### Directions for this task
Transcribe word for word only the span whose first line is the one with "Continue the Blender" and whose last line is the one with "from __future__ import annotations"; both of those lines belong to it.

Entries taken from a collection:

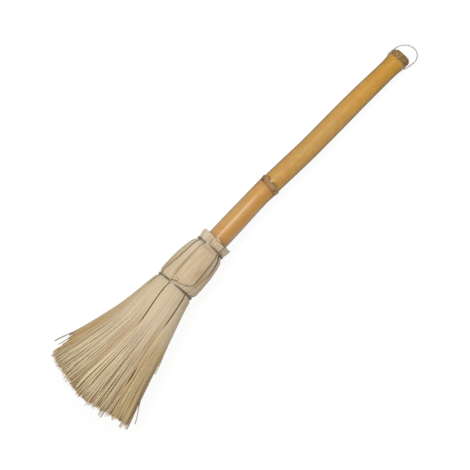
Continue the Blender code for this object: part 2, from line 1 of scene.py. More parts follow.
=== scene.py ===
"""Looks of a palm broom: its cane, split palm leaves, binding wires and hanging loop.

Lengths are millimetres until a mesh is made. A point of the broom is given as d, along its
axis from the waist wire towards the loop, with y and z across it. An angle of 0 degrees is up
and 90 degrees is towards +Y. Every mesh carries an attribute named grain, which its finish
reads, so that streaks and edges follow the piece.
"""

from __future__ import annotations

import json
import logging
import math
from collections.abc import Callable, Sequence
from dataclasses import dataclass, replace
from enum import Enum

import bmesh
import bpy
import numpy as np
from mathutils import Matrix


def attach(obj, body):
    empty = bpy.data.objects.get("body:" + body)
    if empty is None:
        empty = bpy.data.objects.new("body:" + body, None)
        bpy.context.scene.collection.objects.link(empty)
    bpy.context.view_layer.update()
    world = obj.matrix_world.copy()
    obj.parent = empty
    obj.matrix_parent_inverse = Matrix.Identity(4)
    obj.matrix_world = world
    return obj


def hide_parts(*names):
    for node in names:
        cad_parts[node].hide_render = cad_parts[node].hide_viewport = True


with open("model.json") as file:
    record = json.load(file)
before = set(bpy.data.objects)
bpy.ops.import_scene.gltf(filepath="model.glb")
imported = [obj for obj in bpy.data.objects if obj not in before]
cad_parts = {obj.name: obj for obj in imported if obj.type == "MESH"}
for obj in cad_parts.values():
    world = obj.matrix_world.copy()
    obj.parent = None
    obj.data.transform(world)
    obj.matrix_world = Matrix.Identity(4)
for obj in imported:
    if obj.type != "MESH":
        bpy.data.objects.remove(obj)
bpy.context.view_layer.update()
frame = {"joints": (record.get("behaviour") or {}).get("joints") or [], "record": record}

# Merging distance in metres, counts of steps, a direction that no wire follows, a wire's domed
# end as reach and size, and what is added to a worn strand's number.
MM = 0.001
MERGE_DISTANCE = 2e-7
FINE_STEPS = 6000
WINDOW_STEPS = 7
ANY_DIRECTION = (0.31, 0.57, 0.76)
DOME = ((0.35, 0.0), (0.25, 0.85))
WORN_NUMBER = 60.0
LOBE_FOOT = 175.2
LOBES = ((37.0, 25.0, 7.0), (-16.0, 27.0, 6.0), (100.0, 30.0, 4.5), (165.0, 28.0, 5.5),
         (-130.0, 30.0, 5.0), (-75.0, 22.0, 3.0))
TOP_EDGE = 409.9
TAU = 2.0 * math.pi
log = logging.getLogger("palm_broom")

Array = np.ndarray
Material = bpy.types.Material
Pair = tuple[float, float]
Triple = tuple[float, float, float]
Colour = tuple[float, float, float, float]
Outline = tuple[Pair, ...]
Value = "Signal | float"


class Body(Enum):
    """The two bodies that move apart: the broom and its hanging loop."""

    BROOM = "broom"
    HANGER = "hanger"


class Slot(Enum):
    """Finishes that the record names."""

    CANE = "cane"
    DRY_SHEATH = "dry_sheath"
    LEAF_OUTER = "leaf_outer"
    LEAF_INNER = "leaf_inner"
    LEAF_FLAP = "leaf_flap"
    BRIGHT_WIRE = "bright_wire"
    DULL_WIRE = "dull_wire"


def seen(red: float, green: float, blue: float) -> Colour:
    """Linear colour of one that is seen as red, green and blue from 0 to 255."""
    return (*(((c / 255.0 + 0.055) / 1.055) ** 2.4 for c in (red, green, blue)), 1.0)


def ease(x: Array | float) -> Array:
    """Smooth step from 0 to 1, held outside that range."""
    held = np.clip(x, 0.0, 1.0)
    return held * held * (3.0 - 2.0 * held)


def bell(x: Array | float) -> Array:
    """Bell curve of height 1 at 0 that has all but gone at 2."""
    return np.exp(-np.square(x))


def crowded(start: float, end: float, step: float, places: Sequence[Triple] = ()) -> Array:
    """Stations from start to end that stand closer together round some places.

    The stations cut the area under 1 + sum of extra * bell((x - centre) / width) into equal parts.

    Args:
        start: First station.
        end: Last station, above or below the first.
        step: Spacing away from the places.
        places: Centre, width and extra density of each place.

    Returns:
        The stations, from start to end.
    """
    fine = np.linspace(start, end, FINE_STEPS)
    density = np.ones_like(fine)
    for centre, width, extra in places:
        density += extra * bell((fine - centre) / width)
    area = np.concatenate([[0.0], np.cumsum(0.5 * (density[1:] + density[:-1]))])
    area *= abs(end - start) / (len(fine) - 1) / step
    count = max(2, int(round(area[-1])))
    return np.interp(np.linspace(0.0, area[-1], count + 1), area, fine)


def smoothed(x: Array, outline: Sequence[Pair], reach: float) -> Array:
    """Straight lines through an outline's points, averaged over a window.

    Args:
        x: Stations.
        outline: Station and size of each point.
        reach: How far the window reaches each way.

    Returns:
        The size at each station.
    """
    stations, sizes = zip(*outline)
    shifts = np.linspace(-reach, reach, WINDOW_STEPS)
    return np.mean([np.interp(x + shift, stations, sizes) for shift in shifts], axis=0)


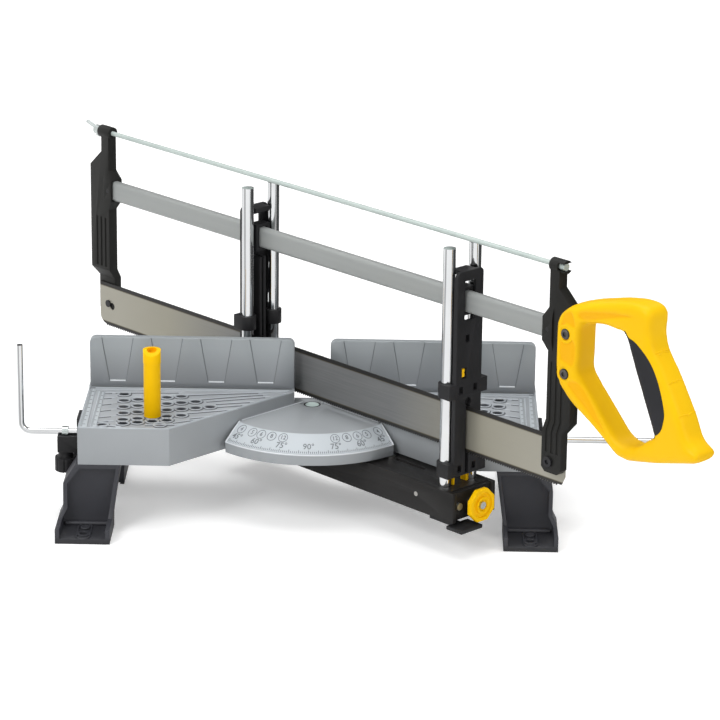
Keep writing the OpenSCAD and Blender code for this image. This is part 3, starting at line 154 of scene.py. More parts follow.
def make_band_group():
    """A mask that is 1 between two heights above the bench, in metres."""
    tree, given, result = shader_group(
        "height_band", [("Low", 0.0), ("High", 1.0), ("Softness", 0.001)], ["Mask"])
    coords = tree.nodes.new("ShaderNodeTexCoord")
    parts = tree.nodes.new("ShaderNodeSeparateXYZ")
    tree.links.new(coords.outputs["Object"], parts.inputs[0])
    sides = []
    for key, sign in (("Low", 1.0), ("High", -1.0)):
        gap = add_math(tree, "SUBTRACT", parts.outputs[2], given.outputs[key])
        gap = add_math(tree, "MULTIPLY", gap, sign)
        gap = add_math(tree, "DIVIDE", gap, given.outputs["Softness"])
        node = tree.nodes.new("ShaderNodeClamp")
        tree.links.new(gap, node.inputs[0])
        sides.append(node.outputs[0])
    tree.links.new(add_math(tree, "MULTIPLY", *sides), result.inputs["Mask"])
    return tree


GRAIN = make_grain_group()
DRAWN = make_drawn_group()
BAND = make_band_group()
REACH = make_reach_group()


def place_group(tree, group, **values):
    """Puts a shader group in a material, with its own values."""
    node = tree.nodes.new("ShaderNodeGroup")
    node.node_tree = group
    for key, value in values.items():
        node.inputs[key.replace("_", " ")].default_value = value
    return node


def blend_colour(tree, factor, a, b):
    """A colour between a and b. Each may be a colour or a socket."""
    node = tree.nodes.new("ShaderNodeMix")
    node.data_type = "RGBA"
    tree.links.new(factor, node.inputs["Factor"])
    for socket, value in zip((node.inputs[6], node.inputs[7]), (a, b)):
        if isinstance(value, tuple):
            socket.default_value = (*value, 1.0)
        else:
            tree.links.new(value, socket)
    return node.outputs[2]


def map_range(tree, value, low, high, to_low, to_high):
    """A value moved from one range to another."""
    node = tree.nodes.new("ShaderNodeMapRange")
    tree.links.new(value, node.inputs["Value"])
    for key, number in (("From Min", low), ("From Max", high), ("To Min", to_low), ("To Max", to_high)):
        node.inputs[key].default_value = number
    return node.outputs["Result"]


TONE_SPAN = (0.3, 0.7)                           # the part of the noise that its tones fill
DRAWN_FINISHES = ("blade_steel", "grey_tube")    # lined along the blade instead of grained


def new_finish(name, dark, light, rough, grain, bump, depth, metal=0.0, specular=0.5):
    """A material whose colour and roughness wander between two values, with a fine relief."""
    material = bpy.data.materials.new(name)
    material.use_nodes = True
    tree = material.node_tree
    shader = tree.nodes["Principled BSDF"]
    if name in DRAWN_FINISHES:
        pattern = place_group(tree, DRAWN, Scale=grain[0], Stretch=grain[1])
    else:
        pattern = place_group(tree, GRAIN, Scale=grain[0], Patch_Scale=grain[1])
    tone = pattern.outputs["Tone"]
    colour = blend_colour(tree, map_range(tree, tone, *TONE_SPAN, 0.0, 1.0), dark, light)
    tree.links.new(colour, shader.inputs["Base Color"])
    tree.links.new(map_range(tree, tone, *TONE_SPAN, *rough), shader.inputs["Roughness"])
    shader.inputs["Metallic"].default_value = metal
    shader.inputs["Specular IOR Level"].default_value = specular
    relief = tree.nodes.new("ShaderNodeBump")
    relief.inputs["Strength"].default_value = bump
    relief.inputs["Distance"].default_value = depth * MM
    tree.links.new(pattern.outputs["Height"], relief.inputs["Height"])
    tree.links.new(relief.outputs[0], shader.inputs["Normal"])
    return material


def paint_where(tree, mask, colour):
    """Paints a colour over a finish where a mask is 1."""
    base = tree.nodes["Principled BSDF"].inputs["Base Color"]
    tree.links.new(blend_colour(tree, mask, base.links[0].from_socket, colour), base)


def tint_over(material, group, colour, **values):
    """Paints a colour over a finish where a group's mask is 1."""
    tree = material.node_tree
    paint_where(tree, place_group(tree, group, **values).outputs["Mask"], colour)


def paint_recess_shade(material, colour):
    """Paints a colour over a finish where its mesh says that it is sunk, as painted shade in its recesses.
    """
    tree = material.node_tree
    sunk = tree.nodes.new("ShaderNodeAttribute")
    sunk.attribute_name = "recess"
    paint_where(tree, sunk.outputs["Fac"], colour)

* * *

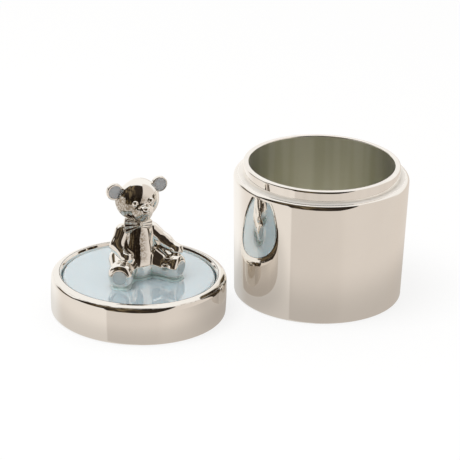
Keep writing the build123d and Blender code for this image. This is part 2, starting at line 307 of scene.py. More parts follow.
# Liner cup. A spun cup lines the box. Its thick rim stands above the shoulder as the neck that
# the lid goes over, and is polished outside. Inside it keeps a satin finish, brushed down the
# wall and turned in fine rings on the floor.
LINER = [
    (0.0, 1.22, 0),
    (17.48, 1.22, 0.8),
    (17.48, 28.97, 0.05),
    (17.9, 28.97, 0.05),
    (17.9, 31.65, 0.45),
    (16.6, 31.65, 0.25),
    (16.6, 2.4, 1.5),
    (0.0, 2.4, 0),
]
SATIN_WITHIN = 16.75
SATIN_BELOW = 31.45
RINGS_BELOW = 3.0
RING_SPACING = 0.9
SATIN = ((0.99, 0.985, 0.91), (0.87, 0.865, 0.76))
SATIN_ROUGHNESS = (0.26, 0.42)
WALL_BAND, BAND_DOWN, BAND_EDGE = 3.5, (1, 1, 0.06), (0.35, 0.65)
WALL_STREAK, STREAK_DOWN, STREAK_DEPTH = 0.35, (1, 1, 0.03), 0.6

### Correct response
Continue the Blender code for this object: part 2, from line 1 of scene.py. More parts follow.
=== scene.py ===
"""Looks of a palm broom: its cane, split palm leaves, binding wires and hanging loop.

Lengths are millimetres until a mesh is made. A point of the broom is given as d, along its
axis from the waist wire towards the loop, with y and z across it. An angle of 0 degrees is up
and 90 degrees is towards +Y. Every mesh carries an attribute named grain, which its finish
reads, so that streaks and edges follow the piece.
"""

from __future__ import annotations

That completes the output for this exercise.